• Written instruction:
Where a line holds the word "FreeCAD", copy that line.
------ Records for processing
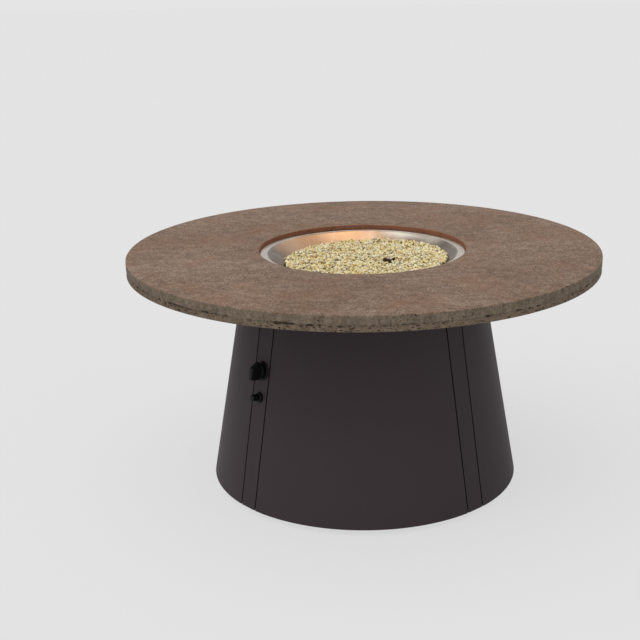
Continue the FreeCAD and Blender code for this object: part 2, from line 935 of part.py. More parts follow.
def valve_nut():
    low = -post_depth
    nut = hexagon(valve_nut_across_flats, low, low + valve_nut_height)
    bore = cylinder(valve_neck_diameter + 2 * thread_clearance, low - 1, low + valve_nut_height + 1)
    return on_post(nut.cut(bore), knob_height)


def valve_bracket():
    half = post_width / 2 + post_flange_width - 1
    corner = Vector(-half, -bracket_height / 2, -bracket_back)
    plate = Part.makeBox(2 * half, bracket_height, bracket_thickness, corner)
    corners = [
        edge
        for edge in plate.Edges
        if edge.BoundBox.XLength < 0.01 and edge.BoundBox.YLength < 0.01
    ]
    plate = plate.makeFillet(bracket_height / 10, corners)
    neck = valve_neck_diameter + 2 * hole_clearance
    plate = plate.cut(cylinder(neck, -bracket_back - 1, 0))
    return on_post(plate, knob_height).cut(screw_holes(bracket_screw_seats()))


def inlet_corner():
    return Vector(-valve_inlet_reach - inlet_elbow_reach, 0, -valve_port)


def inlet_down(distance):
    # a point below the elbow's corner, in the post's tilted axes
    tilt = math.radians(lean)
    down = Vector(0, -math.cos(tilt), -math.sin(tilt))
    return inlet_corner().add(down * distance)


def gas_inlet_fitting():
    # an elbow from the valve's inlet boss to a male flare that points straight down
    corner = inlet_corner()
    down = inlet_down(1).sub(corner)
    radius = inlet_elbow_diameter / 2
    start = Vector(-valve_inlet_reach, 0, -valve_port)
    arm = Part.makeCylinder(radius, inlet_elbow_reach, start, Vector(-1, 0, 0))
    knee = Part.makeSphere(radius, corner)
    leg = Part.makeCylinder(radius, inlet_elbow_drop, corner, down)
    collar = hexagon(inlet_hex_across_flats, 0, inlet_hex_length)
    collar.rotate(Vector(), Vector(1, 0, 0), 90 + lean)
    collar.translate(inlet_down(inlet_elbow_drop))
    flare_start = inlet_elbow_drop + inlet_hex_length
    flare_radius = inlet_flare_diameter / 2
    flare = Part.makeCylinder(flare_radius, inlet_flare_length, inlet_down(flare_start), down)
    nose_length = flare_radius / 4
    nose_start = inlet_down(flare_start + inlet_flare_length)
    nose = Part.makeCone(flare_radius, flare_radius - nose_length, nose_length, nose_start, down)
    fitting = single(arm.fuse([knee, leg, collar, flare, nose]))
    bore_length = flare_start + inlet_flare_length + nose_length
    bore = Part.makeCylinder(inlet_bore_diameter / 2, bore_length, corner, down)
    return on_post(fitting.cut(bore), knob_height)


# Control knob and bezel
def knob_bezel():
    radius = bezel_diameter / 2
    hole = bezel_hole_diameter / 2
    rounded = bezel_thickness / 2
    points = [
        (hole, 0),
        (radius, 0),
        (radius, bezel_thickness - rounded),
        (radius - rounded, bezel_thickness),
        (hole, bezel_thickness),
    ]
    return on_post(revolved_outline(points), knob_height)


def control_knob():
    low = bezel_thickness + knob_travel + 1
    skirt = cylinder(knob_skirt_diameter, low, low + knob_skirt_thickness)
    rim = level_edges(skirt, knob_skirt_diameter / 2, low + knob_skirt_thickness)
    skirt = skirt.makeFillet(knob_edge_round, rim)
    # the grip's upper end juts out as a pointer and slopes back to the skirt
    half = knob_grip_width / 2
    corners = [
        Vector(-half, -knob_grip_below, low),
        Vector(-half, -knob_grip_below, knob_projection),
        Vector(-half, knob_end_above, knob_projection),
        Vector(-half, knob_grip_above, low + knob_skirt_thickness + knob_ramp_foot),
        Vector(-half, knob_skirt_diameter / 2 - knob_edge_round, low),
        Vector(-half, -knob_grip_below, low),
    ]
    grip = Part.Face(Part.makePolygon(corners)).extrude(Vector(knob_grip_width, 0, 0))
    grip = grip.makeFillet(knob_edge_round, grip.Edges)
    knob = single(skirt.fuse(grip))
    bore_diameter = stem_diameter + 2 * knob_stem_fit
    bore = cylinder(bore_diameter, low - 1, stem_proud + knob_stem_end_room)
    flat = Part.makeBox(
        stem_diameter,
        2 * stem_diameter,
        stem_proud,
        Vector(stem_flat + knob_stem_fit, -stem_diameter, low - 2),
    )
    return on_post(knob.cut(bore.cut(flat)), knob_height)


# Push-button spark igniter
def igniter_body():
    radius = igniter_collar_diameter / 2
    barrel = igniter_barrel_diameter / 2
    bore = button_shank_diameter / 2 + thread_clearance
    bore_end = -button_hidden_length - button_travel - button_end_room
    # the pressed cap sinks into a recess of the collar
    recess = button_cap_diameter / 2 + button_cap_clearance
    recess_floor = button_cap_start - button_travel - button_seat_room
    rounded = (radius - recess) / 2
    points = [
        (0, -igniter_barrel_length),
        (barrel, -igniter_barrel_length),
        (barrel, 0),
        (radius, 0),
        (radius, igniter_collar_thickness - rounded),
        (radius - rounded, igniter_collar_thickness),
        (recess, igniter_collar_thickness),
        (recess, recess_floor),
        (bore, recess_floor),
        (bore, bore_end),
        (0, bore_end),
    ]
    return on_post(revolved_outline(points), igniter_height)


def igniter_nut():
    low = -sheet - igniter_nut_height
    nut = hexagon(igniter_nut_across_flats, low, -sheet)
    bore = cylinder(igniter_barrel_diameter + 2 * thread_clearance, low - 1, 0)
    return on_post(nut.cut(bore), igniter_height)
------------
------ Records for processing
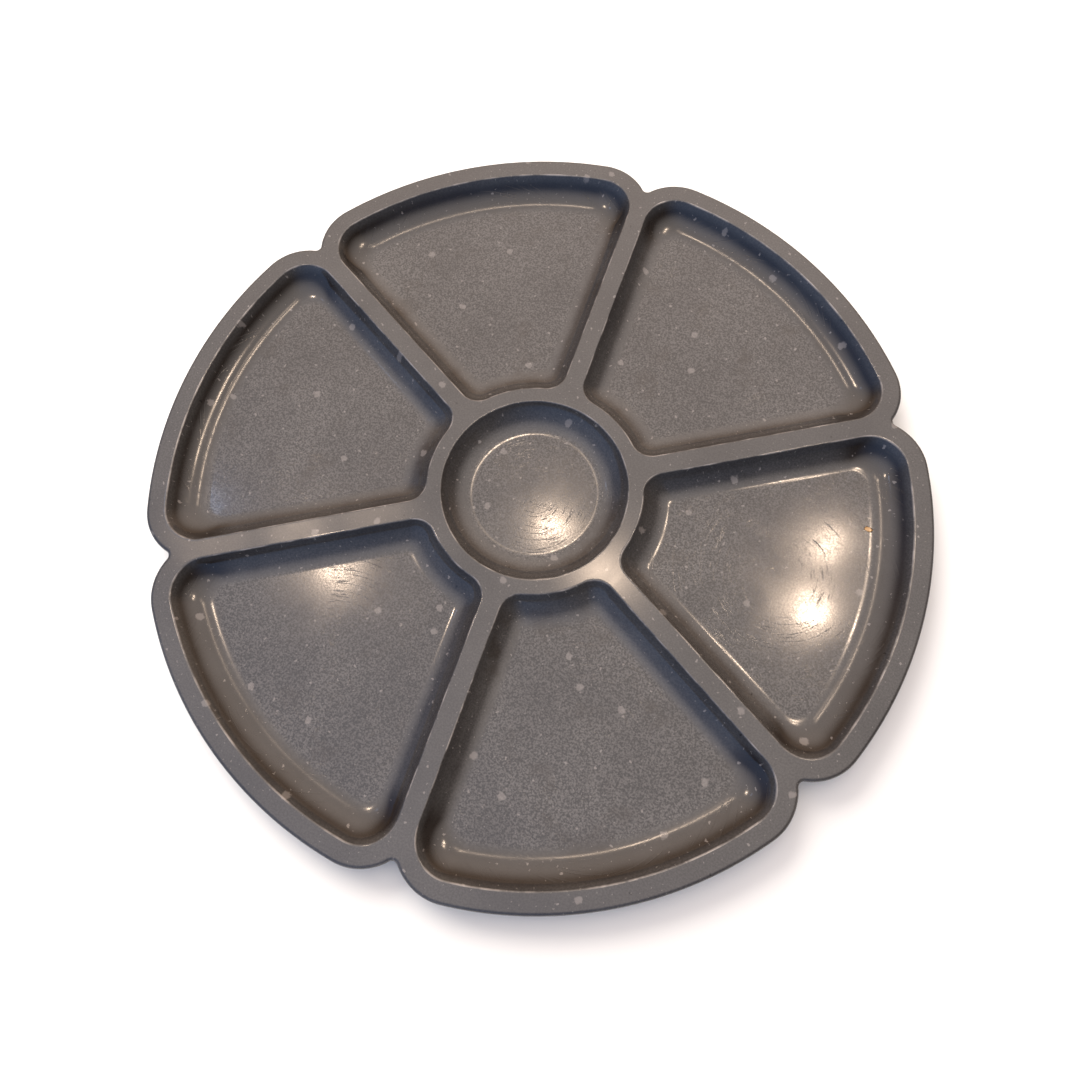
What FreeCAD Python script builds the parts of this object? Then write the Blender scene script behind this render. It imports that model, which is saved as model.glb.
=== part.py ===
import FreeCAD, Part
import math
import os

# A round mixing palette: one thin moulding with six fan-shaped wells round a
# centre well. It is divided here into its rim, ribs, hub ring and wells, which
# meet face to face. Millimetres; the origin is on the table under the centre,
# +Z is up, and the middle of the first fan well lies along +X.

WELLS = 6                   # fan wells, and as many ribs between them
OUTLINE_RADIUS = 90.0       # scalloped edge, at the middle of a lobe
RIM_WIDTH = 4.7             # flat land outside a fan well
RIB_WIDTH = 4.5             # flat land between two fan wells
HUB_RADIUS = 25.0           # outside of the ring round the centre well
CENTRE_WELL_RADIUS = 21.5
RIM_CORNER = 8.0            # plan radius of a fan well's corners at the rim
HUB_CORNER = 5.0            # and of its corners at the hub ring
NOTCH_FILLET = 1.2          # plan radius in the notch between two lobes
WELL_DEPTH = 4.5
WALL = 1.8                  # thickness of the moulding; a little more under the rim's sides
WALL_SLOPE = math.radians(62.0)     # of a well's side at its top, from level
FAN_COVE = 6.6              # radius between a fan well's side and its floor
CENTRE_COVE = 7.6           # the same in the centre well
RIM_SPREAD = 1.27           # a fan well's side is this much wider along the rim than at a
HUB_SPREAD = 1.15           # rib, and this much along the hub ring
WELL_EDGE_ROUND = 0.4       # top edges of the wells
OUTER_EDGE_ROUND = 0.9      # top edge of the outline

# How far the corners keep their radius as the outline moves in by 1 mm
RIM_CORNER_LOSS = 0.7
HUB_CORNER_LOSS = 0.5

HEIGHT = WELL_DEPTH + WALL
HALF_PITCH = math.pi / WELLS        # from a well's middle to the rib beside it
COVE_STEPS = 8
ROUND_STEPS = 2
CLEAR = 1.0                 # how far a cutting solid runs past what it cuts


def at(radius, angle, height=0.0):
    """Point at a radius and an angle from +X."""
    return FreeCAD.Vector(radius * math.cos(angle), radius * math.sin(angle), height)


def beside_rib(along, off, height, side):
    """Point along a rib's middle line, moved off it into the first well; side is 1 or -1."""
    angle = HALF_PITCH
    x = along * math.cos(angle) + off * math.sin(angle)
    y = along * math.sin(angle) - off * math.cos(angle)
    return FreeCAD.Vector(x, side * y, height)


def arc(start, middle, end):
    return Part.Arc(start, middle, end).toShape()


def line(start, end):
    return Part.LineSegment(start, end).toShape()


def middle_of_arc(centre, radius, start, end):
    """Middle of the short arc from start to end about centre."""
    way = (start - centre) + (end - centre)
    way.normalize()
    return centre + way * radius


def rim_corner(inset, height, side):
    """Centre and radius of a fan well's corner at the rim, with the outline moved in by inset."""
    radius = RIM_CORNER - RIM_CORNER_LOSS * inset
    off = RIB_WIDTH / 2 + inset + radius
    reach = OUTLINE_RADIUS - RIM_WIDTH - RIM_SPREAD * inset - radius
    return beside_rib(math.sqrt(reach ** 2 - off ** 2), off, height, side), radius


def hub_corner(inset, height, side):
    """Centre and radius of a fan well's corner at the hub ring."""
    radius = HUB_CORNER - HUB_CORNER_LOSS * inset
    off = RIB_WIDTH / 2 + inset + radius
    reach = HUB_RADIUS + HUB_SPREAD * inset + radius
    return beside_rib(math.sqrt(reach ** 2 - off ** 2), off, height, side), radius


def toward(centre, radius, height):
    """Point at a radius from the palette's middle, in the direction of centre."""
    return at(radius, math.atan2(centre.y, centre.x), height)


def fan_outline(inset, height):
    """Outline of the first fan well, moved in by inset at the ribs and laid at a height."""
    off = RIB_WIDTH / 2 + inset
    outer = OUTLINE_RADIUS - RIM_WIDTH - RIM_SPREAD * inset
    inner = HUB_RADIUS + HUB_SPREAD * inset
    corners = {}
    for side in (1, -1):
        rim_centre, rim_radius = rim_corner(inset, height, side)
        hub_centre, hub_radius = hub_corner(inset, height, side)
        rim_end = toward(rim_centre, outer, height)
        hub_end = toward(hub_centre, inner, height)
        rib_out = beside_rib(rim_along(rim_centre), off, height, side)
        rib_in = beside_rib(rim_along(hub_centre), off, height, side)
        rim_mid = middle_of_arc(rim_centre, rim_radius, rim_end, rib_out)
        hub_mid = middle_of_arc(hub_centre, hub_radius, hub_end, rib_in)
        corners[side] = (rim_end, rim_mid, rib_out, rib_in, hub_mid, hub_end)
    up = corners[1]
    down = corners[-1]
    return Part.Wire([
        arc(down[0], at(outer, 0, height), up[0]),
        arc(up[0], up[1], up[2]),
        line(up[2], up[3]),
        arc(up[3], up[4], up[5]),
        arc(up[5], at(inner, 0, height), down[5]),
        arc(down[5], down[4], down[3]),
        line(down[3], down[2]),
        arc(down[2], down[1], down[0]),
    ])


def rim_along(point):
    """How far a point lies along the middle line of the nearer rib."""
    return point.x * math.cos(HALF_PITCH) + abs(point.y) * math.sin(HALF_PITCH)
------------
• Task result:
Continue the FreeCAD and Blender code for this object: part 2, from line 935 of part.py. More parts follow.
What FreeCAD Python script builds the parts of this object? Then write the Blender scene script behind this render. It imports that model, which is saved as model.glb.
import FreeCAD, Part
    return FreeCAD.Vector(radius * math.cos(angle), radius * math.sin(angle), height)
    return FreeCAD.Vector(x, side * y, height)